While illogical, many people seem to think this way. The good news is that once you’ve reached maintenance, the sacrifices are much less and easier to bear than the sacrifices it took to get there.
Additionally, you may even begin to like the sacrifices, and the results they produce, and may not want to return to your previous way of eating and lifestyle.
If you’re a forever thinker, you don’t have to be miserable and stay in a deficit forever. Just keep on it long enough to get where you desire. You may have to sacrifice your daily takeout, your weekend binges, and your drinking habit while cutting down, but your favorite foods will still exist when your diet is over. That doesn’t mean revert fully, or you’ll slowly end up where you started, but you can learn how to have these things in a moderate way that allows you to keep your results.
Searches for Obstacles
They don’t eat healthy or train because no solution is ever good enough for them. They’d rather find excuses and search for obstacles than accept a solution, get a plan in motion, and put in the work.
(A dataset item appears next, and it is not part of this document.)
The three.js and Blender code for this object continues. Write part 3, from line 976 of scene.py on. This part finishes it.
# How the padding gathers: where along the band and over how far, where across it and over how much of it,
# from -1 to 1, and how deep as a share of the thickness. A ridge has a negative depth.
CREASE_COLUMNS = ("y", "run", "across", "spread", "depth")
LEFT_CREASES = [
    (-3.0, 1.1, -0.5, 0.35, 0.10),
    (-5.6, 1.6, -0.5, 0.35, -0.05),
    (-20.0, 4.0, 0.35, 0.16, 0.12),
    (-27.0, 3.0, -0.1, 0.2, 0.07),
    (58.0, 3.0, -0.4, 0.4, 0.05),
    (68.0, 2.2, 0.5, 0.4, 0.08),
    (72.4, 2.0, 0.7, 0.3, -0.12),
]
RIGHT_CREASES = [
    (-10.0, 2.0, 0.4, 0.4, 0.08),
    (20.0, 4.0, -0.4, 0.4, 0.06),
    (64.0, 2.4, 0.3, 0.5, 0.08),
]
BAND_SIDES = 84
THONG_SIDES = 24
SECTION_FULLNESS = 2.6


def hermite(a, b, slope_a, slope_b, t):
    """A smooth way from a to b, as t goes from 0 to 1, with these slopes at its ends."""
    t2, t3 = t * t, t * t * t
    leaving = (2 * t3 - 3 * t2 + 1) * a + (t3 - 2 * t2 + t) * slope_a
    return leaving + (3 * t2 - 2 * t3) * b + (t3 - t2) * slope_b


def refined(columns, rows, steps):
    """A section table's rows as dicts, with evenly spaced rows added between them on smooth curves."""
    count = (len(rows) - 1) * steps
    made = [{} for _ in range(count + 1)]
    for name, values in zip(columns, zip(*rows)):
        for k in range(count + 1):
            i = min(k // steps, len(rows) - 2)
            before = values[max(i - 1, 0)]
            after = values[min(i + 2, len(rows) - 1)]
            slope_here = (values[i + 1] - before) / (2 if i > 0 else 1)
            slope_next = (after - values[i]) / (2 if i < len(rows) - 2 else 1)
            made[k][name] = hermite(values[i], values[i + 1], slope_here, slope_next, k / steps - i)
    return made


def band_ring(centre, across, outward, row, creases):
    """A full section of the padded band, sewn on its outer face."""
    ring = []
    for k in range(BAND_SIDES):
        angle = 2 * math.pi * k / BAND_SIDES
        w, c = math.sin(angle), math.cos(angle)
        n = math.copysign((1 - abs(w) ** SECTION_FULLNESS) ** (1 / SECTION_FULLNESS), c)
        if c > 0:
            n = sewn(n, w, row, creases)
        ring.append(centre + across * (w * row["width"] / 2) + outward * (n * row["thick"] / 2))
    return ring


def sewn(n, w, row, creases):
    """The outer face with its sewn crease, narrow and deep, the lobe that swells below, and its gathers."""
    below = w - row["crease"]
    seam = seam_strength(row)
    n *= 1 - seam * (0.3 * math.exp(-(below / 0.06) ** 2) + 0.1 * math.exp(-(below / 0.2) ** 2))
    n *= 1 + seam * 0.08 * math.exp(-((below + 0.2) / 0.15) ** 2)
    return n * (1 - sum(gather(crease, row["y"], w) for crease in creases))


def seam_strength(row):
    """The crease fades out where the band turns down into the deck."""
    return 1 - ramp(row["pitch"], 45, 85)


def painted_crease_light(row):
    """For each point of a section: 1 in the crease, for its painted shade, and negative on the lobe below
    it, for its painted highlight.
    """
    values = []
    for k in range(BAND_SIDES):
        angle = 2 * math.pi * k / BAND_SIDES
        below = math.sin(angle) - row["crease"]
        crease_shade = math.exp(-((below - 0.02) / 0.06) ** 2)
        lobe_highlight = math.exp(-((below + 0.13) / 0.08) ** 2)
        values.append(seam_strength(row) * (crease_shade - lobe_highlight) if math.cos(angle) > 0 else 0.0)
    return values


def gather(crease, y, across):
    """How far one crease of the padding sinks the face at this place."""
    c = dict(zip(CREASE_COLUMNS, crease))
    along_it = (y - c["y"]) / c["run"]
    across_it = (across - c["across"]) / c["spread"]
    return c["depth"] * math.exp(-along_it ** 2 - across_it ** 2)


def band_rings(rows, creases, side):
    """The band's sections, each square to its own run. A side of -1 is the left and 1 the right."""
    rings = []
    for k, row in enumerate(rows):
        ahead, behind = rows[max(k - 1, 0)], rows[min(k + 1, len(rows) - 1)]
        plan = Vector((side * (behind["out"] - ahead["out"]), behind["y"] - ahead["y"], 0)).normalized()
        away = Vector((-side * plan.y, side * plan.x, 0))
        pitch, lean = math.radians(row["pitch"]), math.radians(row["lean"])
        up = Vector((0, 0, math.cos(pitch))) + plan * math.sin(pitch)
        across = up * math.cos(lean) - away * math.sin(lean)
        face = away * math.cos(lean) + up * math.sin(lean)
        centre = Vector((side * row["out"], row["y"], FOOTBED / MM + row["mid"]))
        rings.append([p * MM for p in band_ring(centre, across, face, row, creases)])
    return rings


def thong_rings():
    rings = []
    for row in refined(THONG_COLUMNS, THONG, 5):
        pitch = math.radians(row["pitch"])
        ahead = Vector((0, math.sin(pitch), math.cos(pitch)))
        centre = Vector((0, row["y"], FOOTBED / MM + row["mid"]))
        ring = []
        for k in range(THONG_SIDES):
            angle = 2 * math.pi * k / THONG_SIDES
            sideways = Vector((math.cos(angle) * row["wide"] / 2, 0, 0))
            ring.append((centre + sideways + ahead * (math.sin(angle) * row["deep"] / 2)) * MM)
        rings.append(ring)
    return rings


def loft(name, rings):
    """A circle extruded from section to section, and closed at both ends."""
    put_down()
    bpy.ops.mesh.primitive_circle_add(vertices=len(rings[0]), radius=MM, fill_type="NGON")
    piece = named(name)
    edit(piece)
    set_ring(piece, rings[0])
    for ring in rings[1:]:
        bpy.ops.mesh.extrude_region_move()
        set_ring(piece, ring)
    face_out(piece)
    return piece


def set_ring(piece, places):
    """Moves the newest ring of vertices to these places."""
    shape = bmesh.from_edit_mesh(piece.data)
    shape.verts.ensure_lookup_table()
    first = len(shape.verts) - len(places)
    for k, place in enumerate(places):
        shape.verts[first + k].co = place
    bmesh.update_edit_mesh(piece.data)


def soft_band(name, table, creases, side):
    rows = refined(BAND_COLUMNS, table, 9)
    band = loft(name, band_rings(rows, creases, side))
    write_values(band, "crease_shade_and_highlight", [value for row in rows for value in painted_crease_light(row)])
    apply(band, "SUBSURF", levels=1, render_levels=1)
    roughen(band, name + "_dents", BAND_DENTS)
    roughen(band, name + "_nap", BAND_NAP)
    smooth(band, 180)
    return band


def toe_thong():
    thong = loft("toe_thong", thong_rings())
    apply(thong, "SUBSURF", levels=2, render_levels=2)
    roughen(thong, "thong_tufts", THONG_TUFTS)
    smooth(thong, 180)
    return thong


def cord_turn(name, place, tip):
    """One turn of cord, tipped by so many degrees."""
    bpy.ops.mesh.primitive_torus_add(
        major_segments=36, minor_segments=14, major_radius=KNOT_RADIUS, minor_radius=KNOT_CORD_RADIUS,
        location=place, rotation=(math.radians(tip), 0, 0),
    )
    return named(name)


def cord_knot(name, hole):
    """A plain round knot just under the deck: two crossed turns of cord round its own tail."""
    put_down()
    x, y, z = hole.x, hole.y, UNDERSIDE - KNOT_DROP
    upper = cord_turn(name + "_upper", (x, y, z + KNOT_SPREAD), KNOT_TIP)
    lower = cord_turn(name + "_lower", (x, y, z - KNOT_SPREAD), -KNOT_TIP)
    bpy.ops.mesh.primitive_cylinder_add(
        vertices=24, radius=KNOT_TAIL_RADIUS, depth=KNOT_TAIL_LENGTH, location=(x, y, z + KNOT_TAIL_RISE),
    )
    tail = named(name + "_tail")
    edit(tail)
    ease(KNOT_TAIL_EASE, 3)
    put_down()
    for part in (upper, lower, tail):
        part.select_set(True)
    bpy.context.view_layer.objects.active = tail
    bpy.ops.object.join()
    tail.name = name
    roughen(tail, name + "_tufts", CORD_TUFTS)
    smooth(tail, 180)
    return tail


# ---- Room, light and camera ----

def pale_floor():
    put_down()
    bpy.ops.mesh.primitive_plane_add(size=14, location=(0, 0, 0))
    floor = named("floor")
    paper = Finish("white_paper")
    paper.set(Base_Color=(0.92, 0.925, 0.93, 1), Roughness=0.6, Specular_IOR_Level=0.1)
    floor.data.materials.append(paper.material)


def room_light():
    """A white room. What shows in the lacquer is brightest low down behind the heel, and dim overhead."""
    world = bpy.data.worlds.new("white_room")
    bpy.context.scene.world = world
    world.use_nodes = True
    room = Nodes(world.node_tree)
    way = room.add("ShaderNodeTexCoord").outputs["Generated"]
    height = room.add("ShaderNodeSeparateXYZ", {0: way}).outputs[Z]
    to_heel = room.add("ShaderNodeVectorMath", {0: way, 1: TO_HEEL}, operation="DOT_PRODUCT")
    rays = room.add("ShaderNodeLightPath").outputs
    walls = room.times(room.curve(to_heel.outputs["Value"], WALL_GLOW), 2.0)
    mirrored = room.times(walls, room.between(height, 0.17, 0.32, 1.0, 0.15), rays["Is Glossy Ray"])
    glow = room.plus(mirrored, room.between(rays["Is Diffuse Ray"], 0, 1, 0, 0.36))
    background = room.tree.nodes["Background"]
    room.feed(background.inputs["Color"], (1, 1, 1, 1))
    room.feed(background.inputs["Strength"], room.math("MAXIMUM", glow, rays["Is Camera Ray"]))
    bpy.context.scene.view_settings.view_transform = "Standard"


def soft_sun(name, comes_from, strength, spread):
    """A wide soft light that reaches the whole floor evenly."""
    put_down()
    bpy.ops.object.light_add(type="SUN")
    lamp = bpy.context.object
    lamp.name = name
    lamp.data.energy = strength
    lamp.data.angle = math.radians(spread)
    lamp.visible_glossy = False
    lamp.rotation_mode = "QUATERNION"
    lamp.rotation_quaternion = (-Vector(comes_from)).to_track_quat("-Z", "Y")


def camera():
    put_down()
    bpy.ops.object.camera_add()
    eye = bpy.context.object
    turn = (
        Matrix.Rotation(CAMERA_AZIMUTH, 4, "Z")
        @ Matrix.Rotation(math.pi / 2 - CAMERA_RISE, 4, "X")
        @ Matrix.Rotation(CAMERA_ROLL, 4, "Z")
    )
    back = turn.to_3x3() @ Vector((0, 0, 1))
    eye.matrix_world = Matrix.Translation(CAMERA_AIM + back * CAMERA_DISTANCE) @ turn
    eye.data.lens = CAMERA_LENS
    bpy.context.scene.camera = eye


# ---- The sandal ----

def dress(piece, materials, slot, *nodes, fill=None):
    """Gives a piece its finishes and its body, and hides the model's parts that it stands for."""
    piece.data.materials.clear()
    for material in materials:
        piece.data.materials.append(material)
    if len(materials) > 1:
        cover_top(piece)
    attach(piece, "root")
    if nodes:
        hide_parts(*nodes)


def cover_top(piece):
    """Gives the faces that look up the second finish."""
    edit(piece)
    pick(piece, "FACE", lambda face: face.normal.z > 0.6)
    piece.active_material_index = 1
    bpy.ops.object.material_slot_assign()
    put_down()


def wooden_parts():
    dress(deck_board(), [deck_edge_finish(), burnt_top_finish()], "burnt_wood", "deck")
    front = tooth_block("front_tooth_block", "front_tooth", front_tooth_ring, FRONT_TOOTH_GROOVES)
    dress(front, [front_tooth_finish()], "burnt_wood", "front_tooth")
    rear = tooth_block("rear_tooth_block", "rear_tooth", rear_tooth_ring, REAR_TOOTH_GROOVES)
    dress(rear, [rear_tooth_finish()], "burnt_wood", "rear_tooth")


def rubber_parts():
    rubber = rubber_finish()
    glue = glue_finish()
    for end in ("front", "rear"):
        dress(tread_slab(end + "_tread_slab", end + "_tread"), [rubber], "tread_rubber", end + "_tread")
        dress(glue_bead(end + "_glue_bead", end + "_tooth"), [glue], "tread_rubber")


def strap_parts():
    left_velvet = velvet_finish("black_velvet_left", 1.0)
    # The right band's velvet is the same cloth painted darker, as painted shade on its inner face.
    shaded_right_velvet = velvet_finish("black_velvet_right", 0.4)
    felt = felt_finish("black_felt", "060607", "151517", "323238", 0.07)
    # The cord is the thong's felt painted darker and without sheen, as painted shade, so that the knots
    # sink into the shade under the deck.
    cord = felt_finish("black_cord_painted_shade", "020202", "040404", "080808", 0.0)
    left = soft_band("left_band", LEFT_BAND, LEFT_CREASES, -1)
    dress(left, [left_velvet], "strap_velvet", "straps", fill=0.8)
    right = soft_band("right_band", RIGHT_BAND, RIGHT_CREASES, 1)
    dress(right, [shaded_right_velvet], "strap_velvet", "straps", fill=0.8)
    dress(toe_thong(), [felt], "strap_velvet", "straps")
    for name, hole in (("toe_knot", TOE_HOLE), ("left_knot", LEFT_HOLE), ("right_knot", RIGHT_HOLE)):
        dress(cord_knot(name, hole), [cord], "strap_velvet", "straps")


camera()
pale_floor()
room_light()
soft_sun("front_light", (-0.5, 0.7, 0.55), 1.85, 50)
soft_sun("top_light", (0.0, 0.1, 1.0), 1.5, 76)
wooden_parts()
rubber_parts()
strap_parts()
They will often complain about never having enough time to exercise. Any time you suggest for them to train on the weekends, they’ll throw an excuse like that is their family time. If you suggest that they train after work, they say that they’ll be too tired or must make dinner for the family. If you suggest they go before work, they’ll say they’re not a morning person.
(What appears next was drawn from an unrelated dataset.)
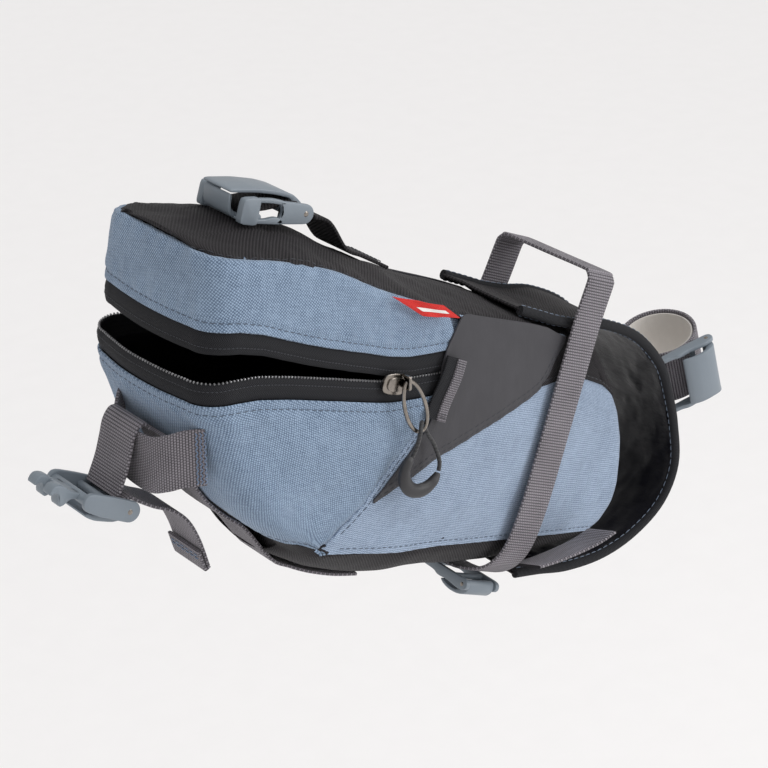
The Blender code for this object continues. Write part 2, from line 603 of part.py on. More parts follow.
def build_top_buckle():
    """The half on the lid: rails with an open mouth for the rear hook."""
    frame = frame_at(TOP_BUCKLE, (-0.96, 0, 0.28), (0.28, 0, 0.96))
    half = REAR_WEB / 2 + 0.5
    thick = 2.0
    rails = arc((-12.5, 0), 3.6, 90, 270, 5)
    rails += [(0, -3.8), (7, -4.0), (11, -3.9), (11, 4.0), (4, 4.4), (-4, 4.2)]
    swing = frame @ Vector((-12.5, 0, -5.2))
    bars = [(-5.5, 0.4, 1.5), (7.5, -2.2, 1.3)]
    body = hook_rails("top_buckle_frame", frame, 2 * half, rails, thick, bars, (-12.5, 0.2, 1.2), swing)
    lip = [(6, -2.9), (13, -3.2), (18.6, -0.6), (18.9, 4.6), (17.4, 4.6), (17.2, 0.6)]
    lip += [(12.8, -1.8), (6, -1.5)]
    boolean(body, prism("mouth_shape", lip, -7.5, 7.5, frame, BUCKLE), "UNION")
    pivot = frame @ Vector((-12.5, 0, 0.2))
    plate = [(-15.2, 0.8), (-14.6, -1.4), (-12.5, -2.4), (-10.3, -1.2), (-9.6, 1.6), (-8.6, 4.0)]
    plate += [(0, 4.9), (8, 5.0), (17.2, 5.1), (17.2, 6.3), (8, 6.6), (-2, 6.5), (-9, 5.6), (-13.4, 3.0)]
    lever = prism("top_buckle_lever", plate, -half + GAP, half - GAP, frame, BUCKLE, pivot=pivot)
    hole = bar("top_lever_hole", frame, -12.5, 0.2, 1.2 + GAP, -half - 1, half + 1, BUCKLE, 10)
    boolean(lever, hole, "DIFFERENCE")
    bar("top_buckle_pin", frame, -12.5, 0.2, 1.2, -half - thick, half + thick, METAL, 10, swing)


def main():
    clear_scene()
    build_body()
    build_lid()
    build_zip()
    build_hood()
    build_post_strap()
    build_rail_strap()
    build_rear()
    build_top_buckle()


main()
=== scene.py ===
"""The visual model of the saddle bag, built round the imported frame."""

import json
import math

import bmesh
import bpy
import numpy as np
from mathutils import Matrix, Vector, noise

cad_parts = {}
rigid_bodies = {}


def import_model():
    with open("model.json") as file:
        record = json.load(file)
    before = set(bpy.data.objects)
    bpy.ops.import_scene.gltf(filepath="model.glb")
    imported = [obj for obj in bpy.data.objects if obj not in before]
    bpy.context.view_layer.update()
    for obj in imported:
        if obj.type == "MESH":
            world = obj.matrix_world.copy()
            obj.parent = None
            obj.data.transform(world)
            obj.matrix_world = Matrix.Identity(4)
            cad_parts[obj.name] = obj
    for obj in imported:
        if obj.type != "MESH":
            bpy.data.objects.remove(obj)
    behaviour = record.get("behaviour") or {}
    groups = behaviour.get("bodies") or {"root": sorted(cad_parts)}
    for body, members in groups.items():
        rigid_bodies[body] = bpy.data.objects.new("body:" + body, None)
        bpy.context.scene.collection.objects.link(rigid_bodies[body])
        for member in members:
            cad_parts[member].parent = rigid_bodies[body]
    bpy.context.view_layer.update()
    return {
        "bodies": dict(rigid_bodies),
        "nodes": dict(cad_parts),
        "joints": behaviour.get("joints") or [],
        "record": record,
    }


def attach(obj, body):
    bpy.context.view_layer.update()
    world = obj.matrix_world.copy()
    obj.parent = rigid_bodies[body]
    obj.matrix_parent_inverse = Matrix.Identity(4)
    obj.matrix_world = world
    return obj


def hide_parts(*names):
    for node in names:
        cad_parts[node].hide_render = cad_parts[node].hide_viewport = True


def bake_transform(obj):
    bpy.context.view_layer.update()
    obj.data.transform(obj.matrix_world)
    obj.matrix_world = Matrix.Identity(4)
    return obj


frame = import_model()

# Pieces are made in millimetres and finished in metres. The stage is in metres.
MM = 0.001
NEAR, FAR = -1, 1
SIDES = ((NEAR, "near"), (FAR, "far"))
ACROSS = Vector((0, 1, 0))
REAR_RADIUS, NOSE_RADIUS = 12.5, 7.0
ZIP_END_C = 2.48
TAPE, TEETH, WEB = 8.0, 1.4, 1.4
WIDE_WEB, RAIL_WEB = 20, 15
REAR_STRAP_Y = 3.0
RAIL_SPACING, RAIL_RADIUS = 44.0, 3.5
RAIL_DOWN, RAIL_ALONG = (-0.40, 0, -0.9165), (0.9165, 0, -0.40)
RAIL_LOOP_DEPTH = 126.5
FLOOR_Z = -0.55
POST_RADIUS = 13.6
POST_TOP, POST_FOOT = Vector((47.1, 0.0, 0.0)), Vector((105.0, 0.0, -195.0))


def put_in_scene(name, data):
    made = bpy.data.objects.new(name, data)
    bpy.context.scene.collection.objects.link(made)
    return made


# The camera and the stage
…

The same happens with dieting too. They say they want a simple diet, but if you suggest low carb, they say that they love carbs too much. If you show them calorie counting, they say that they’ll be too hungry. If you suggest counting macros, they’ll say weighing on the scale is too complicated and its too difficult to track. And when you suggest a balanced diet with a focus on whole foods while staying in a deficit, they simply say that they don’t enjoy eating like that and would rather have some cheesecake.
The cycle of complaining and excuses repeats itself over and over. They don’t want solutions. They are always looking for more obstacles to avoid the fact that they’re unwilling to compromise or put in the work regardless of how many different solutions are offered.